- Theatrical poster
- Directed by: Mark Robson
- Screenplay by: Larry Cohen Lorenzo Semple, Jr.
- Produced by: Mark Robson
- Starring: Carol White Paul Burke Scott Hylands
- Cinematography: Ernest Laszlo
- Edited by: Dorothy Spencer
- Music by: John Williams
- Distributed by: National General Pictures
- Release date: July 2, 1969;
- Running time: 108 minutes
- Country: United States
- Language: English
- Box office: $2.9 million (US/Canada rentals)

= Daddy's Gone A-Hunting (1969 film) =

1969 film by Mark Robson

Daddy's Gone A-Hunting is a 1969 American thriller film directed by Mark Robson and starring Carol White, Paul Burke, and Scott Hylands. Its title comes from the lullaby "Bye, baby Bunting". A novelization of the film was released in the same year. This is the first film directed by Robson after his 1967 box office hit Valley of the Dolls.

==Plot==
Cathy Palmer, a young British woman, moves to San Francisco, where she meets Kenneth Daly and begins a relationship with him. She becomes pregnant, but when she sees another side of Kenneth's personality, she decides to break off their engagement and abort the pregnancy.

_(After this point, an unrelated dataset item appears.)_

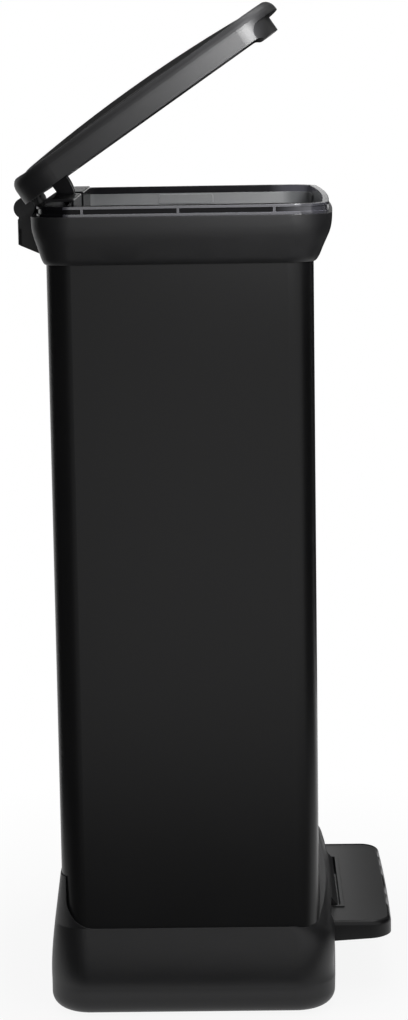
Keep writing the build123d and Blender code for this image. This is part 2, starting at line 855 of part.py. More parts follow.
with BuildPart() as pedal_axle:
    with BuildSketch(SIDE):
        with Locations((pivot_forward, pivot_height)):
            Circle(axle_radius)
    extrude(amount=axle_end, both=True)
    chamfer(pedal_axle.edges().filter_by(GeomType.CIRCLE), length=axle_chamfer)
write(pedal_axle.part, "pedal_axle")

# Spring washers pushed on to the two ends of the axle.
with BuildPart() as axle_clips:
    for side in (-1, 1):
        with BuildSketch(SIDE.offset(-side * clip_x)):
            with Locations((pivot_forward, pivot_height)):
                Circle(2 * axle_radius)
                Circle(axle_radius, mode=Mode.SUBTRACT)
        extrude(amount=clip_half, both=True)
write(axle_clips.part, "axle_clips")

# ---- Push rod, its cap, guides and channel ------------------------------------------------------

with BuildPart() as push_rod:
    with BuildSketch(Plane.XY.offset(tail_top + rod_gap)):
        with Locations((0, -rod_forward)):
            Circle(rod_radius)
    extrude(amount=cap_top - cap_height / 2 - tail_top - rod_gap)
    fillet(push_rod.edges().group_by(Axis.Z)[0], radius=rod_radius - 1)
write(push_rod.part, "push_rod")

# The lever pin slides along the flat top of the cap.
with BuildPart() as rod_cap:
    with BuildSketch(SIDE):
        with Locations((rod_forward, cap_top)):
            Rectangle(cap_length, cap_height / 2, align=HANGING)
        with Locations((rod_forward, cap_top - cap_height)):
            Rectangle(cap_neck, cap_height, align=STANDING)
        fillet(vertices().group_by(Axis.Y)[-1], radius=cap_round)
    extrude(amount=cap_width / 2, both=True)
    with BuildSketch(Plane.XY.offset(cap_top - cap_height)):
        with Locations((0, -rod_forward)):
            Circle(rod_radius)
    extrude(amount=cap_height / 2, mode=Mode.SUBTRACT)
write(rod_cap.part, "rod_cap")

with BuildPart() as rod_channel:
    with BuildSketch(Plane.XY.offset(deck_top)):
        with BuildLine():
            Polyline(
                (-channel_half_width, channel_back),
                (-channel_half_width, -channel_front),
                (channel_half_width, -channel_front),
                (channel_half_width, channel_back),
            )
            offset(amount=channel_wall, side=Side.LEFT, closed=True)
        make_face()
    extrude(amount=channel_top - deck_top)
    # Two feet turned out on to the deck.
    with BuildSketch(Plane.XY.offset(deck_top)):
        with Locations((channel_half_width, foot_y), (-channel_half_width, foot_y)):
            Rectangle(2 * channel_foot, channel_foot)
        Rectangle(2 * (channel_half_width - channel_wall), 3 * body_rear, mode=Mode.SUBTRACT)
    extrude(amount=channel_wall)
    with BuildSketch(Plane.XY.offset(deck_top)):
        with Locations(channel_screw_places):
            Circle(screw_radius)
    extrude(amount=channel_wall, mode=Mode.SUBTRACT)
write(rod_channel.part, "rod_channel")

with BuildPart() as channel_screws:
    with BuildSketch(Plane.XY.offset(deck_top + channel_wall)):
        with Locations(channel_screw_places):
            Circle(screw_head_radius)
    extrude(amount=screw_head)
    fillet(channel_screws.edges().group_by(Axis.Z)[-1], radius=screw_head / 2)
    with BuildSketch(Plane.XY.offset(deck_top)):
        with Locations(channel_screw_places):
            Circle(screw_radius)
    extrude(amount=channel_wall)
write(channel_screws.part, "channel_screws")

with BuildPart() as rod_guides:
    for height in guide_heights:
        with BuildSketch(Plane.XY.offset(height)):
            with Locations((0, guide_y)):
                Rectangle(2 * (channel_half_width - channel_wall), guide_depth)
            with Locations((0, -rod_forward)):
                Circle(rod_radius + running_gap, mode=Mode.SUBTRACT)
        extrude(amount=guide_height)
write(rod_guides.part, "rod_guides")

# ---- Hinge --------------------------------------------------------------------------------------

with BuildPart() as hinge_housing:
    with BuildSketch(SIDE):
        with BuildLine():
            Polyline(
                (housing_rear, housing_shoulder),
                (housing_rear, housing_top),
                (housing_inner, housing_top),
                (housing_inner, housing_toe),
                close=True,
            )
        make_face()
    extrude(amount=hinge_half_width, both=True)
    fillet(hinge_housing.edges().filter_by(Axis.Z).sort_by(Axis.Y)[-2:], radius=housing_round)
    # Seats against the collar and the body sheet.
    add(collar_form.part, mode=Mode.SUBTRACT)
    with BuildSketch(Plane.XY.offset(body_bottom)):
        make_face(body_outline(fit_gap))
    extrude(amount=body_top - body_bottom, mode=Mode.SUBTRACT)
    # Room for the lid's knuckles, then the housing's own knuckles.
    for x in lid_knuckle_places:
        with BuildSketch(SIDE.offset(-x)):
            with Locations((hinge_forward, hinge_height)):
                Circle(lid_knuckle_radius + 2 * side_gap)
        extrude(amount=knuckle_pitch / 2, both=True, mode=Mode.SUBTRACT)
    for x in housing_knuckle_places:
        with BuildSketch(SIDE.offset(-x)):
            with Locations((hinge_forward, hinge_height)):
                Circle(knuckle_radius)
            with Locations((hinge_forward, neck_bottom)):
                Rectangle(neck_width, hinge_height - neck_bottom, align=STANDING)
        extrude(amount=knuckle_pitch / 2, both=True)
    with BuildSketch(SIDE):
        with Locations((hinge_forward, hinge_height)):
            Circle(hinge_pin_radius + running_gap / 2)
    extrude(amount=pin_half, both=True, mode=Mode.SUBTRACT)
    for x, height in hinge_screw_places:
        with BuildSketch(Plane.XZ.offset(housing_rear)):
            with Locations((x, height)):
                Circle(screw_head_radius + fit_gap)
        extrude(amount=screw_head + 1, mode=Mode.SUBTRACT)
write(hinge_housing.part, "hinge_housing")

with BuildPart() as hinge_pin:
    with BuildSketch(SIDE):
        with Locations((hinge_forward, hinge_height)):
            Circle(hinge_pin_radius)
    extrude(amount=pin_half, both=True)
write(hinge_pin.part, "hinge_pin")

with BuildPart() as hinge_screws:
    for x, height in hinge_screw_places:
        with BuildSketch(Plane.XZ.offset(housing_rear + 1)):
            with Locations((x, height)):
                Circle(screw_head_radius)
        extrude(amount=screw_head)
write(hinge_screws.part, "hinge_screws")

# ---- Lid ----------------------------------------------------------------------------------------

# What is cut from the front corners to leave a grip under the lip.
with BuildPart() as finger_scoop:
    with BuildSketch(SIDE):
        with Locations((scoop_forward, scoop_top)):
            Rectangle(lid_front, lid_front, align=(Align.MIN, Align.MAX))
        fillet(vertices().group_by(Axis.Y)[-1].sort_by(Axis.X)[0], radius=scoop_round)
    extrude(amount=lid_beyond, both=True)
    with BuildSketch(Plane.XY.offset(lid_bottom - lid_front)):
        make_face(nose_outline())
    extrude(amount=2 * lid_front, mode=Mode.SUBTRACT)

with BuildPart() as lid_frame:
    with BuildSketch(Plane.XY.offset(nose_bottom)):
        make_face(lid_outline())
    extrude(amount=lip_root - nose_bottom)
    # The lip draws in as a quarter of an ellipse.
    for step in range(lip_steps + 1):
        turn = radians(90 * step / lip_steps)
        with BuildSketch(Plane.XY.offset(lip_root + (lid_lip_top - lip_root) * sin(turn))):
            make_face(lid_outline(lip_draw_in * (cos(turn) - 1)))
    loft(ruled=True)
    # Top edge in side view: low along the sides, rising to the lip and to the hinge end.
    with BuildSketch(SIDE):
        with BuildLine():
            Spline(*edge_points, tangents=((1, -0.2), (1, 0.2)))
            Polyline(
                edge_points[-1],
                (edge_points[-1][0], edge_above),
                (edge_points[0][0], edge_above),
                edge_points[0],
            )
        make_face()
    extrude(amount=lid_beyond, both=True, mode=Mode.SUBTRACT)
    # Lower edge in side view: level along the skirt, then down to the nose.
    with BuildSketch(SIDE):
        with BuildLine():
            Spline((scoop_forward, lid_bottom), (nose_end, nose_bottom), tangents=((1, 0), (1, 0)))
            Polyline(
                (nose_end, nose_bottom),
                (nose_end, 0),
                (2 * hinge_forward, 0),
                (2 * hinge_forward, lid_bottom),
                (scoop_forward, lid_bottom),
            )
        make_face()
    extrude(amount=lid_beyond, both=True, mode=Mode.SUBTRACT)
    add(finger_scoop.part, mode=Mode.SUBTRACT)
    # Seat for the domed panel, the opening in the flange, and the hollow underside.
    with BuildSketch(Plane.XY.offset(panel_seat)):
        make_face(panel_outline(fit_gap))
    extrude(amount=lid_lip_top, mode=Mode.SUBTRACT)
    with BuildSketch(Plane.XY.offset(lid_bottom)):
        make_face(panel_outline(-flange_width))
    extrude(amount=lid_lip_top, mode=Mode.SUBTRACT)
    with BuildSketch(Plane.XY.offset(nose_bottom)):
        make_face(cavity_outline())
    extrude(amount=flange_bottom - nose_bottom, mode=Mode.SUBTRACT)
    # Knuckles, webbed to the rear wall.
    for x in lid_knuckle_places:
        with BuildSketch(SIDE.offset(-x)):
            with BuildLine(mode=Mode.PRIVATE) as knuckle:
                CenterArc((hinge_forward, hinge_height), lid_knuckle_radius, 0, 360)
                Line((web_forward, lid_bottom + 1), (web_forward, lid_edge))
            make_hull(knuckle.edges())
        extrude(amount=knuckle_pitch / 2 - side_gap, both=True)
    with BuildSketch(SIDE):
        with Locations((hinge_forward, hinge_height)):
            Circle(hinge_pin_radius + running_gap)
    extrude(amount=hinge_half_width, both=True, mode=Mode.SUBTRACT)
write_lid(lid_frame.part, "lid_frame")


def domed_panel(inset):
    """Panel blank with a double crown and a rounded edge, drawn in all round by inset."""
    with BuildPart() as blank:
        with BuildSketch(Plane.XY.offset(panel_seat - inset)):
            make_face(panel_outline(-inset))
        extrude(amount=lid_crown)
        with BuildSketch(SIDE):
            with Locations((crown_centre, lid_crown - crown_length_radius)):
                Circle(crown_length_radius - inset)
                Rectangle(8 * lid_front, 2 * crown_length_radius, align=HANGING, mode=Mode.SUBTRACT)
        revolve(axis=crown_axis, mode=Mode.INTERSECT)
        fillet(blank.faces().sort_by(Axis.Z)[-1].edges(), radius=panel_round - inset)
    return blank.part


with BuildPart() as lid_panel:
    add(domed_panel(0))
    add(domed_panel(panel_wall), mode=Mode.SUBTRACT)
write_lid(lid_panel.part, "lid_panel")

with BuildPart() as lid_liner:
    with BuildSketch(Plane.XY.offset(liner_bottom)):
        make_face(cavity_outline(-liner_gap))
    extrude(amount=liner_thickness)
    # Shallow field pressed into the middle.
    with BuildSketch(Plane.XY.offset(liner_bottom + liner_thickness)):
        make_face(panel_outline(-liner_field))
    extrude(amount=liner_thickness)
    with BuildSketch(Plane.XY.offset(liner_bottom)):
        make_face(panel_outline(-liner_field - liner_thickness))
    extrude(amount=liner_thickness, mode=Mode.SUBTRACT)
write_lid(lid_liner.part, "lid_liner")

with BuildPart() as liner_screws:
    with BuildSketch(Plane.XY.offset(liner_bottom)):
        with Locations(liner_screw_places):
            Circle(screw_head_radius)
    extrude(amount=-screw_head / 2)
write_lid(liner_screws.part, "liner_screws")

with BuildPart() as lid_buffers:
    with BuildSketch(Plane.XY.offset(ring_top + fit_gap)):
        with Locations(buffer_places):
            Circle(buffer_radius)
    extrude(amount=liner_bottom - ring_top - fit_gap)
    fillet(lid_buffers.edges().group_by(Axis.Z)[0], radius=1)
write_lid(lid_buffers.part, "lid_buffers")

# Lever under the lid: a foot on the liner and two cheeks that carry the pin, whose front edges are
# round about the hinge.
with BuildPart() as lid_lever:
    for side in (-1, 1):
        with BuildSketch(SIDE.offset(side * (lever_inside + lever_cheek / 2))):
            with Locations((hinge_forward, hinge_height)):
                Circle(lever_reach + lever_nose)
            with Locations((foot_rear, foot_bottom)):
                Rectangle(
                    lever_reach,
                    foot_bottom + lever_nose - shut_pin[1],
                    align=(Align.MIN, Align.MAX),
                    mode=Mode.INTERSECT,
                )
        extrude(amount=lever_cheek / 2, both=True)
    with BuildSketch(Plane.XY.offset(foot_bottom)):
        with Locations((0, -(foot_rear + foot_front) / 2)):
            Rectangle(2 * foot_half_width, foot_front - foot_rear)
    extrude(amount=lever_foot)
    with BuildSketch(SIDE):
        with Locations(shut_pin):
            Circle(lever_pin_radius + running_gap / 2)
    extrude(amount=lever_inside + 2 * lever_cheek, both=True, mode=Mode.SUBTRACT)
write_lid(lid_lever.part, "lid_lever")

with BuildPart() as lever_pin:
    with BuildSketch(SIDE):
        with Locations(shut_pin):
            Circle(lever_pin_radius)
    extrude(amount=lever_inside + lever_cheek + 1, both=True)
write_lid(lever_pin.part, "lever_pin")
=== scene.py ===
# %% [markdown]
# # Dressing a pedal bin
#
# The solid model of the bin comes first, and it is already exact: every panel, joint and clearance
# is in it. What it lacks is a surface. This lesson gives each piece its finish, adds the small
# fasteners, and lights the bin in a plain studio.
#
# The solid model is loaded as a fixed frame. Its box is kept at once, because the dressed bin must
# not grow out of it.

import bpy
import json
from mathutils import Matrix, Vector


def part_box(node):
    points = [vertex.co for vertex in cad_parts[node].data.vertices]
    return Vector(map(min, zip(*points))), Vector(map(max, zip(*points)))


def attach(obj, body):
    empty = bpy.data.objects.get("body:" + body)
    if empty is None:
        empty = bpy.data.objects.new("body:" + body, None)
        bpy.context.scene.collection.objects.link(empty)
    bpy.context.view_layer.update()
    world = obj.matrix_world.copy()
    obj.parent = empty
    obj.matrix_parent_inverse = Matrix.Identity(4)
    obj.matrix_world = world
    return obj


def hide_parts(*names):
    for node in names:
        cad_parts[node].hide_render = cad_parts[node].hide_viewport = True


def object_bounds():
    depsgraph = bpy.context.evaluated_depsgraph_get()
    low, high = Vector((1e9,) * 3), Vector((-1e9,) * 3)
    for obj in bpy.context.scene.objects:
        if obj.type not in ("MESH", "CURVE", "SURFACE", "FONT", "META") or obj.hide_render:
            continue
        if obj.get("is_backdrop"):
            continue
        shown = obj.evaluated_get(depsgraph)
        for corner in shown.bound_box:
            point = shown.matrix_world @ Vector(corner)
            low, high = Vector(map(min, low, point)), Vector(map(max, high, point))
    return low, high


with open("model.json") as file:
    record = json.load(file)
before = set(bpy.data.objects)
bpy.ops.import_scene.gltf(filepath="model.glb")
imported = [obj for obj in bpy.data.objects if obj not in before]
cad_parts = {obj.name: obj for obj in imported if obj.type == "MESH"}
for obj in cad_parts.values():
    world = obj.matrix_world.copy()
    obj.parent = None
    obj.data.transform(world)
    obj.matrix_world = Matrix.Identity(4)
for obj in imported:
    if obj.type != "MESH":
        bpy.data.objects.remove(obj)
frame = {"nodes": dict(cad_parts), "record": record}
cad_low, cad_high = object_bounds()
print("solid model from", [round(v, 3) for v in cad_low], "to", [round(v, 3) for v in cad_high])

# %% [markdown]
# The rest of the lesson needs Blender itself and a little geometry. Lengths are thought of in
# millimetres, as on a drawing, and Blender wants metres, so one factor turns the first into the
# second.
#
# An operator acts on everything that is selected, and loading leaves the whole bin selected. The
# first helper therefore empties the selection, and every piece that is made later starts with it.

# %% Units and a clean selection
import json
import math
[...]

Some time later, Cathy meets and marries Jack Byrnes, who has political ambitions. Kenneth, however, continues to be disturbed by the way Cathy ended their romance, and soon comes back into her life. After Cathy gives birth to Jack's baby, Kenneth demands that she kill the child as retribution for the one she aborted earlier.

==Cast==
- Carol White as Cathy Palmer
- Paul Burke as Jack Byrnes
- Mala Powers as Meg Stone
- Scott Hylands as Kenneth Daly
- James Sikking as Joe Menchell
- Walter Brooke as Jerry Wolfe
- Matilda Calnan as Ilsa
- Gene Lyons as Dr. Blanker
- Dennis Patrick as Dr. Parkington
- Rachel Ames as Dr. Parkington's Nurse
- Barry Cahill as FBI Agent Crosley

==Critical reception==
The film received praise for its climactic sequence atop the Mark Hopkins Hotel, but also earned criticism for its plot devices and dialog. Roger Ebert wrote Daddy's Gone A-Hunting "has a lot of things wrong with it, but it does function on the promised level. It absorbs you, it places the macabre firmly in the midst of the commonplace (like good Hitchcock), and in the end it really does scare you".